Cold calling takes nerves of steel! Don't think I would either--she was just gung ho and impatient to get rolling I think!
Traditional route sounds good to me!
I did intend to try U.K. agents first--one with U.S. connections--
but I might just go for U.S. ones--I'll see.
thanks so much for your reply--it is really helpful.
my less rambling comment:
I think the characters make the story. And I think that people who are violent or overtly sexual shape what is written. But naturally there is a guiding hand (the author), and to a great extent that author's own morality and judgment come into the equation.
I find myself going back and forth a little on these issues--but I guess that's a good thing.
Our personal opinions will probably be challenged from time to time, and I think they should be.
I had thought differently about this only a few days ago--that's why I deleted what I wrote then.
Since in reconsidering various points made by others, I came to question my beliefs I thought were quite
entrenched. Hopefully that's a positive thing.
So, it seems to me that folks think the purpose is the most important factor in their tolerance of sex, violence, and profanity.
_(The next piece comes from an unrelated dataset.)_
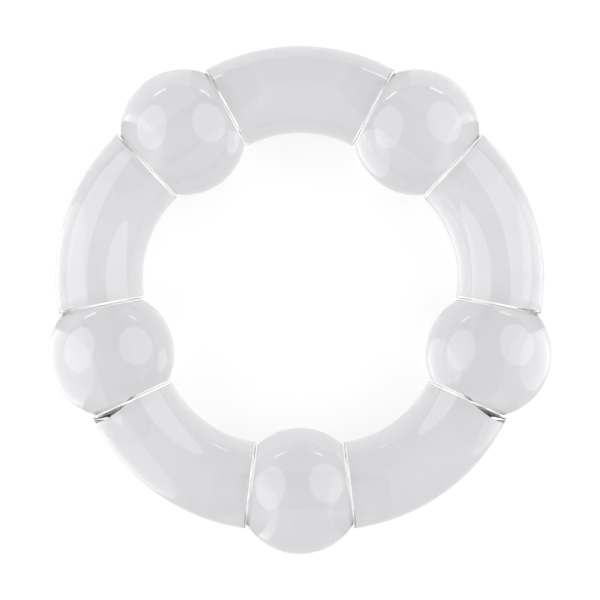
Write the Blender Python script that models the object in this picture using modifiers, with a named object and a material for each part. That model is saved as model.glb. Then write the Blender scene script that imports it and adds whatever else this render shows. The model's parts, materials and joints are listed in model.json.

Then, how far can one go? I mean, I realize that some people would never pick up a book titled "Sex and Violence" (my nearly finished novel) just on title alone. But what about using sex as a tool? Or a weapon? Is this acceptable or not?

Or is sex preferrable when it's two happy, in love (or lust, but we'll pretend it's love) people?
For me, I always relate it back to my own experiences and people I have known. I've known a few people who used sex as a weapon and as a tool, so for me, it's perfectly fine in a book. In fact, I often wonder why I don't see it more often.

Of course, people will say that what happens in books is the exceptional - that's why it's worthy of a book, and I can see that, too.

But, to be honest, I think books - especially genre books - have slipped behind the leadership position they once had in the arts. I mean, stuff like the first interracial kiss on American television was in Star Trek, of course, it was sci fi, it wasn't real. A lot of pulp fiction pushed limits that literary books only followed later, but now crime and sci fi seems to be staunchly middle-brow. It's the literture like Michel Houllebeq and his novel Platform that's leading. Maybe I'm just reading the wrong books, but the only limit I ever see pushed in genre these days is violence.

I'm looking forward to seeing what Bo Fexler does in a whole novel.